Learning activities will include image-based lectures, practice-based workshops, readings and discussions, critiques, and gallery/collection visits offsite.  Creative outcomes include the research and development of a body of work that draws on your thinking and understanding of reusing, remaking and recontextualising existing artworks or archival images to elicit possibilities for new meanings and new narratives. 

Aims: 

  • Develop an understanding of the discourse around the role of the archive in contemporary photographic practices. 
  • Develop technical skills and knowledge of how to access public image collections and associated protocols around copyright and usage. 
  • Develop technical, conceptual, and aesthetic skills related to image reproduction, reconstruction and/or montage. 

@emshortphoto
@r1.media_
@rjb_photographs
@kualla_alla
@marianiunsupervised

The Working Photographer 


  • Bronek Kozka & Dr Emma Phillips
  • Thu 10:30am-12:30pm & 1:30pm-5:30pm in 006.02.004
  • Client-centred Photography
Visual ideas combined with technology combined with personal interpretation equals photography. Each must hold its own; if it doesn’t, the thing collapses. Arnold Newman 

How does a photographer work collaboratively and professionally to produce images and campaigns that are considered and responsive? 

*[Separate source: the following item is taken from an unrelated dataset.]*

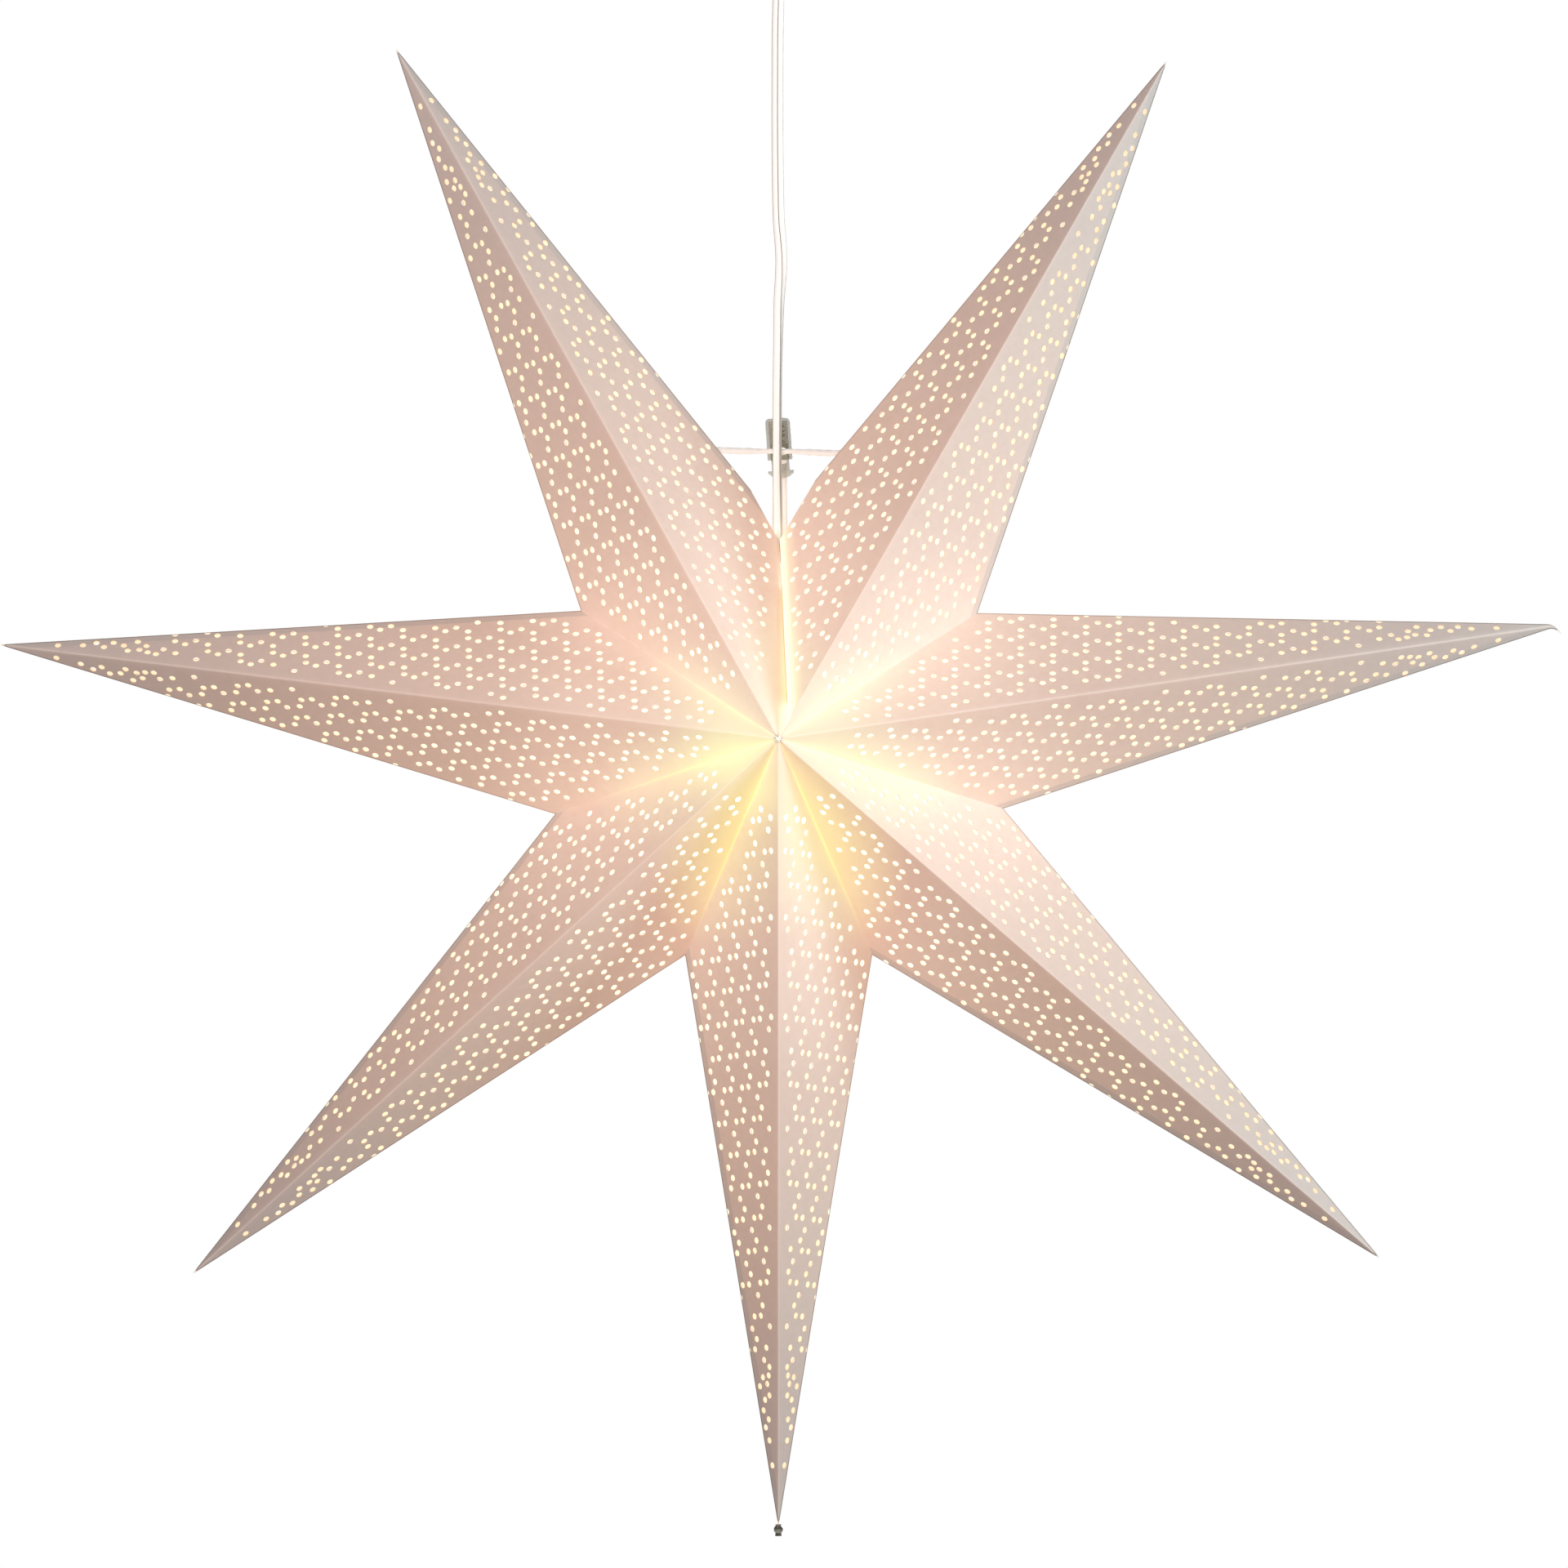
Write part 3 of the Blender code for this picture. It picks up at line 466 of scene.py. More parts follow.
def paper_outside():
    """White card with a warm tone, lit through from the inside as painted light, with painted shade and
    highlights.
    """
    made, shader = new_material("paper_outside", (0.80, 0.74, 0.70), 0.82)
    place = object_place(shader)
    cloud = noise(place, 260.0, 4.0, 0.6)
    fibre = noise(place, 1500.0, 3.0, 0.6)
    wave = noise(place, 14.0, 1.0, 0.4)

    tone = mottled(cloud, (0.775, 0.703, 0.653), (0.805, 0.737, 0.687))
    # Painted shade along the doubled tab: a greyer tone there, and less glow through it.
    tab = attribute(shader, "tab_distance")
    tab_shade = map_range(tab, TAB_WIDTH - 0.3 * MM, TAB_WIDTH + 0.3 * MM, 0.42, 0.0)
    tone = mix_colours(tab_shade, tone, (0.62, 0.60, 0.585))
    # Painted highlight: a lighter tone along the ridge crease.
    crease = map_range(attribute(shader, "ridge_distance"), 0.0, 0.9 * MM, 0.6, 0.0)
    tone = mix_colours(crease, tone, (0.95, 0.88, 0.82))
    # Painted shade: a dark line along the panel's outer edge.
    edge = map_range(attribute(shader, "edge_distance"), 0.15 * MM, 0.85 * MM, 0.72, 0.0)
    tone = mix_colours(edge, tone, (0.17, 0.15, 0.13))

    middle = axis_distance(place)
    glow = paper_glow(shader, lamp_distance(place), middle, cloud)
    glow = mix_colours(tab_shade, glow, BLACK)
    # Painted shade at the star's middle, where the apexes meet: a grey tone and no glow.
    apex_shade = map_range(middle, 0.8 * MM, 3.0 * MM, 0.8, 0.0)
    glow = mix_colours(apex_shade, glow, BLACK)
    tone = mix_colours(apex_shade, tone, (0.62, 0.60, 0.62))
    tone, glow = seam_looks(shader, tone, glow)
    paint(shader, tone)
    give_off(shader, glow)

    height = node(shader, "Math", {1: 14.0}, operation="MULTIPLY_ADD")
    link(wave, height.inputs[0])
    link(fibre, height.inputs[2])
    bump(shader, height.outputs[0], 0.35, 0.05 * MM)
    made.cycles.emission_sampling = "NONE"
    return made


def shaded_paper_edge():
    """The card's cut edge along a point's sides, painted dark brown-grey as shade."""
    made, shader = new_material("shaded_paper_edge", (0.34, 0.29, 0.26), 0.9)
    cloud = noise(object_place(shader), 400.0)
    paint(shader, mottled(cloud, (0.28, 0.24, 0.21), (0.38, 0.33, 0.30)))
    return made


def hole_rim():
    """The cut edge inside a punched hole, lit orange by the lamp."""
    made, shader = new_material("hole_rim", (0.5, 0.35, 0.25), 0.9)
    place = object_place(shader)
    far = map_range(lamp_distance(place), 0.05, 0.36, 0.0, 1.0, smooth=False)
    light = ((0.0, (0.66, 0.40, 0.16)), (0.3, (0.48, 0.25, 0.13)), (1.0, (0.32, 0.17, 0.10)))
    give_off(shader, ramp(far, light))
    made.cycles.emission_sampling = "NONE"
    return made


def paper_inside():
    """The same card's inner face, brightly lit by the lamp. It shows through the holes."""
    made, shader = new_material("paper_inside", (0.22, 0.19, 0.15), 0.9)
    place = object_place(shader)
    far = map_range(lamp_distance(place), 0.0, 0.36, 0.0, 1.0, smooth=False)
    light = (
        (0.15, (1.40, 1.29, 1.02)),
        (0.30, (1.20, 1.08, 0.84)),
        (0.45, (1.09, 0.98, 0.73)),
        (0.60, (1.01, 0.89, 0.63)),
        (0.75, (0.94, 0.80, 0.57)),
        (1.00, (0.88, 0.72, 0.52)),
    )
    patches = mottled(noise(place, 220.0, 3.0, 0.6), (0.88, 0.84, 0.78), (1.05, 1.05, 1.05))
    give_off(shader, mix_colours(1.0, ramp(far, light), patches, "MULTIPLY"))
    bump(shader, noise(place, 1500.0), 0.2, 0.05 * MM)
    made.cycles.emission_sampling = "NONE"
    return made


def weathered(shader, cloud, colours, top, roughness):
    """Colour and gloss that vary with a noise value, each between two."""
    paint(shader, ramp(cloud, ((0.3, colours[0]), (top, colours[1]))))
    link(map_range(cloud, 0.3, 0.7, *roughness), shader.inputs["Roughness"])


def plastic(name, colour, roughness, grain=900.0, strength=0.08):
    """Moulded plastic with a fine grain and slightly uneven gloss."""
    made, shader = new_material(name, colour, roughness)
    place = object_place(shader)
    darker = tuple(0.94 * c for c in colour)
    gloss = (roughness - 0.06, roughness + 0.08)
    weathered(shader, noise(place, 120.0), (darker, colour), 0.7, gloss)
    bump(shader, noise(place, grain, 2.0), strength, 0.05 * MM)
    return made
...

The Working Photographer Studio will function along the lines of a professional commercial photographic studio, serving as an umbrella under which students work collectively and individually to learn, build and further develop their skills as thinkers, creative photographers and entrepreneurs. Our Studio will be a creative hub of investigation and research into different modes or working with and for clients; we will gain insight into how a commission-based practice works. This is a studio where ideas, imagination and collaboration will drive your practice. 

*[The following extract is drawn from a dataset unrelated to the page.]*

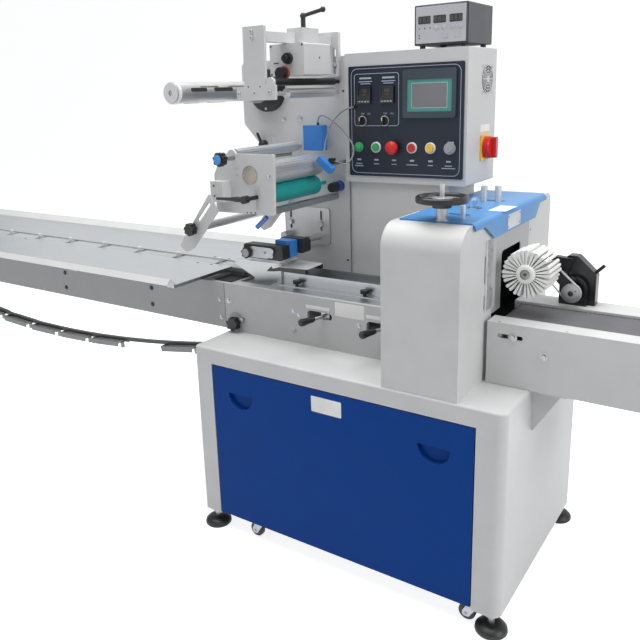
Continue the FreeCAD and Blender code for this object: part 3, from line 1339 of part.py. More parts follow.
def build():
    add("base_cabinet", base_cabinet())
    add("base_door", base_door())
    add("levelling_feet", [levelling_foot(x, y) for x, y in foot_places()])
    casters = []
    for x, y in caster_places():
        casters += [caster_fork(x, y), caster_wheel(x, y)]
    add("casters", casters)
    add("table_side_plates", [table_front_plate(), table_back_plate()])
    add("table_deck", table_deck())
    add("product_guides", [product_guide(-1), product_guide(1)])
    add("film_former", film_former())
    add("fin_lever_left", fin_lever("left"))
    add("fin_lever_right", fin_lever("right"))
    add("infeed_side_plates", [infeed_side(-1), infeed_side(1)])
    add("infeed_tray", [tray(-1), tray(1)])
    add("infeed_cross_bars", [tray_bearer(x) for x in bay_places()] + [chain_rail()])
    add("infeed_stand", infeed_stand())
    add("chain_sprockets", [tail_shaft(), drive_shaft()])
    add("infeed_chain", [upper_chain(), return_chain()])
    add("outfeed_covers", [outfeed_cover_near(), outfeed_cover_far()])
    add("belts", [outfeed_belt(), brush_belt()])
    rollers = [outfeed_roller(x) for x in belt_rollers_x()]
    add("outfeed_frame", rollers + [outfeed_bed(), outfeed_gusset()])
    add("sealer_covers", [sealer_front_cover(), sealer_back_cover()])
    add("sealer_hood", sealer_hood())
    add("window_plate", window_plate())
    add("seal_jaws", [seal_jaw(930, -1), seal_jaw(736, 1)])
    add("hood_fittings", [handwheel_column()] + sealer_screws())
    add("handwheel", handwheel())
    add("brush_wheel", brush_wheel())
    add("brush_housing", brush_housing())
    add("brush_pulley", drive_pulley())
    add("control_pedestal", control_pedestal())
    add("control_box", control_box())
    add("control_panel", join(control_panel(), power_lamp(), *button_bezels()))
    add("panel_instruments", [touch_screen()] + temperature_controllers())
    for name, x in PUSH_BUTTONS.items():
        add(name + "_button", push_button(x))
    add("emergency_stop", stop_button())
    for name, x in SELECTORS.items():
        add("selector_" + name, selector(x))
    add("speed_knob", speed_knob())
    add("box_side_fittings", [isolator_plate(), fan_grille()])
    add("isolator_handle", isolator_handle())
    add("instrument_box", instrument_box())
    add("film_wall", cut(film_wall(), *wall_bores()))
    add("reel_shaft", reel_shaft())
    add("film_side_plates", [coder_plate(), film_plate(), slotted_arm(ARM_Y), slotted_arm(FAR_ARM_Y)])
    add("wall_fittings", [reel_hub(), join(coder_bar(), coder_bracket())] + film_tie_bars())
    add("coder_box", coder_box())
    add("coder_clamp", coder_clamp())
    for name in ROLLERS:
        add(name, film_roller(name))
    add("lower_roller", lower_roller())
    add("nip_lever", nip_lever())
    add("star_knobs", star_knobs())
    add("fin_bracket", fin_bracket())
    add("film_sensors", film_sensors() + [photocell_head()])
    add("panel_cable", cable(PANEL_CABLE))
    add("amplifier_cable", cable(AMPLIFIER_CABLE))
    print(len(NODES), "nodes")


def export():
    os.makedirs("parts", exist_ok=True)
    for name, shape in NODES.items():
        shape.translate(vec(-X_MIDDLE, -Y_MIDDLE, 0))
        shape.exportStep("parts/" + name + ".step")
        box = shape.BoundBox
        print(f"{name:26s} {shape.isValid()} {len(shape.Solids)} {shape.Volume / 1e6:9.3f} "
              f"{box.XMin:8.1f} {box.XMax:8.1f} {box.YMin:8.1f} {box.YMax:8.1f} "
              f"{box.ZMin:8.1f} {box.ZMax:8.1f}")


build()
export()
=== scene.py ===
# %% [markdown]
# # A horizontal flow wrapper
# The machine's real shapes are already made: every plate, roller and knob comes in from a packed
# CAD model, in metres, and each one belongs to a body that may move. What is left for Blender is
# the look: paint, steel, rubber, cables, fasteners and the small fittings. Loading that model
# first means that nothing below needs to be fitted by eye.

# %% Load the frame
import bmesh
import bpy
import json
import math
from mathutils import Matrix, Vector


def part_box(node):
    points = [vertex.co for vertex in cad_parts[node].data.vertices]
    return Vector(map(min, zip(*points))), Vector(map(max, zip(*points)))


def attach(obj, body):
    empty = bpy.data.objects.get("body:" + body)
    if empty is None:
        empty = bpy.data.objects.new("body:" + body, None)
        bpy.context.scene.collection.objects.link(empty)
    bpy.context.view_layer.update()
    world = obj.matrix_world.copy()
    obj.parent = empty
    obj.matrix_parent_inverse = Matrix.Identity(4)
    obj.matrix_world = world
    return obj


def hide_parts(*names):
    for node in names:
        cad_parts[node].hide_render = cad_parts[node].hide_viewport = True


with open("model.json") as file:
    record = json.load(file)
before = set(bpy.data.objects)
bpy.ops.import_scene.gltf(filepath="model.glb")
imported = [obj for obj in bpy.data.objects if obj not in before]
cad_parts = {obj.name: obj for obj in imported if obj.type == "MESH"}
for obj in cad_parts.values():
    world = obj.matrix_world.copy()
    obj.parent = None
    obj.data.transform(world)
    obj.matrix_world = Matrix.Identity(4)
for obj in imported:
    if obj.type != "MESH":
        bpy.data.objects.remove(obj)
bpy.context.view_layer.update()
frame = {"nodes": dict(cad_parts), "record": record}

# %% [markdown]
# Positions on a machine are easiest to read from one corner of its base, as a fitter would tape
# them: millimetres to the right of the base cabinet's left side, back from its front, and up
# from the floor. `at` turns such a place into Blender's metres, from the cabinet's own box.

# %% Measure from the base cabinet
MM = 0.001
BASE_LOW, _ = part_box("base_cabinet")


def at(x, y, z):
    return Vector((BASE_LOW.x + x * MM, BASE_LOW.y + y * MM, z * MM))


print("base cabinet corner:", [round(v, 4) for v in at(0, 0, 0)])

# %% [markdown]
# The camera comes before any piece, so that every trial render is the final view. It stands to
# the right and in front, a little above the middle, turned by three angles. A real lens isn't
# always centred on its sensor, and a small shift of the view stands in for that.

# %% Camera
CAMERA_AZIMUTH = math.radians(34.755)
CAMERA_ELEVATION = math.radians(14.348)
CAMERA_ROLL = math.radians(-1.826)
CAMERA_PLACE = at(1472.5, -1504.8, 1351.7)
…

In this Studio, students will learn from working photographers and work with clients across a range of fields such as fashion, advertising, architecture, food and editorial areas to produce new work that addresses their requirements. Students will also gain strategic marketing, PR and critical thinking skills equipping them with the ability to create powerful, innovative and refined image-based solutions to meet the needs of the communication design industry, advertising and other clients. 

Aims: 

  • Develop and strengthen photographic skills to create visual interpretations and responses. 
  • Produce considered and responsive work that is the product of communication with clients, research, planning, innovation and collaboration. 
  • Engage in interdisciplinary teamwork, communication, collaboration, project management and creative problem solving through client interaction. 

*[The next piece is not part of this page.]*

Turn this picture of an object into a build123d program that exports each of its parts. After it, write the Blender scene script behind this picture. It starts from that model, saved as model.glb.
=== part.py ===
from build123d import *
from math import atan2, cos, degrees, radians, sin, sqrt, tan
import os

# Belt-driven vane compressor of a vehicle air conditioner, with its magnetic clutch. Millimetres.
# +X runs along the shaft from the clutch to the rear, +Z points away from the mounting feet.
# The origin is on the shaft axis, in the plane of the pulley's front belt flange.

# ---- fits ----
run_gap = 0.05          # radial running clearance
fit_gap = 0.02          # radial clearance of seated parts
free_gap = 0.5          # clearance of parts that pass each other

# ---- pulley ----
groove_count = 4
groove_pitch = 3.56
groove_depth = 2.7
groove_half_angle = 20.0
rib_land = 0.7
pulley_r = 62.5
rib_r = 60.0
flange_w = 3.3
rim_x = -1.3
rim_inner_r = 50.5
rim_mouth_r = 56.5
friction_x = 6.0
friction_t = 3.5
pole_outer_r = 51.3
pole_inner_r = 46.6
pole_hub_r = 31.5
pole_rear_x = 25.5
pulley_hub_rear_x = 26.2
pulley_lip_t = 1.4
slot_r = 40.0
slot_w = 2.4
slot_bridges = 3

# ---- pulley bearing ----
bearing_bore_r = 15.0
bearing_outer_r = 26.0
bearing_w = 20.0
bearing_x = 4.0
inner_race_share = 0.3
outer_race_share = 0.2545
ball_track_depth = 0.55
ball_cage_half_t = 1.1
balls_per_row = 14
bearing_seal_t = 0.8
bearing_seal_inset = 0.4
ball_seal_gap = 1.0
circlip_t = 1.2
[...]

Meg De Young, from the series The Conversations We Have

Social Documentary


  • Jessie Boylan & Dr Kelly Hussey-Smith
  • Thursday 10:30-12:30 & 1:30-5:30 in 006.02.003
  • World-centred Photography
The perpetual doubt, the nagging insecurity – whether what we see is ’true’, ’real’, ’factual’ and so on – accompanies contemporary documentary reception like a shadow. Let me suggest that this uncertainty is not some shameful lack, which has to be hidden, but instead constitutes the core quality of contemporary documentary modes as such. ​Hito Steyerl, Documentary Uncertainty, 2011

What is the role of social documentary in the 21st Century?​


This Studio is a critical inquiry into the different ways that photographers and artists work with the ‘facts of the world’. The postmodern critique of photojournalism and documentary photography highlighted debates around ethics, power, privilege, and representation that enabled new conceptual, aesthetic, and ethical directions for documentary practice. A focus on power structures and systems rather than individual victims; research-based approaches to documentary rather than ‘parachute journalism’; expanded and transmedia approaches to storytelling; and reflexive approaches to (self) representation represent some of these shifts.   

In this Studio you will produce a semester-long project about an issue of social significance while engaging with critical debates about documentary ethics and representation. You will be introduced to approaches that will challenge you aesthetically, conceptually, and technically. You will explore trans-media approaches to storytelling (e.g photography, moving image, sound, data) through workshops led by contemporary practitioners. Weekly readings and lectures will introduce critical debates and stimulate ethical questions. This Studio will suit students interested in documentary, social practices, photojournalism, and political art.   

Studio and learning aims:

  • Develop a rigorous semester-long documentary project.
  • Develop an ethical framework through which to practice.  
  • Demonstrate an applied critical understanding of the ethical issues related to documentary practices. 

    Photographer: Grace Allen - Instagram: @graceallen.photography Website: graceallen.com.au
    Stylist: Kitty Le - Instagram @kittyle_stylist
    Model: Ye Marvin - Instagram @pilimarvinliangzai
    Hair and Makeup: Franchesca Starrson - Instagram @iamfrankiestarrson
    Styling Assistants: @samastyling @parfaite.style @jimmyscloset

    Mode: Challenging Fashion


    • Dr Pauline Anastasiou, Dr Emma Phillips & Phebe Schmidt
    • Thursday 10:30-12:30 in 002.02.001 & 1:30-5:30 in 009.01.035
    • Client-centred Photography
    In recent times the fashion industry has experienced significant shifts across ecological, socio-political, economic and ideological paradigms. Fashion photography requires reimagining in order to contribute to this discourse. 

    How might fashion photographers more critically engage with the broader ethical questions facing the fashion industry?


    Design, sustainability, power, subversion, gender, body, technology, publishing, marketing, extended realities are all issues that question, provoke and newly negotiate the fashion industry. These recent conversations around ‘fashion’ have been challenging and have invigorated the traditional paradigm with many new possibilities.   

    Although photography is integral to the fashion industry the images we see rarely challenge. What if fashion photographers, armed with in-depth understanding of the market and industry practices, re-calibrated and re-formed their intention to present ‘fashion’ images that acknowledge the transformative power that the photograph offers?  

    In this Studio, you will work with and learn from industry professionals, fashion designers, and styling students to explore these ideas. Through demonstrations and workshops, you will learn both technical and professional techniques and strategies relevant to the sector. 

    Studio and learning aims:

    • To interrogate fashion photography through the questioning of current practice, through an engagement with the industry. 
    • Develop a body of work that addresses fashion photography as a contemporary practice, taking into consideration the complex questions that surround the fashion industry.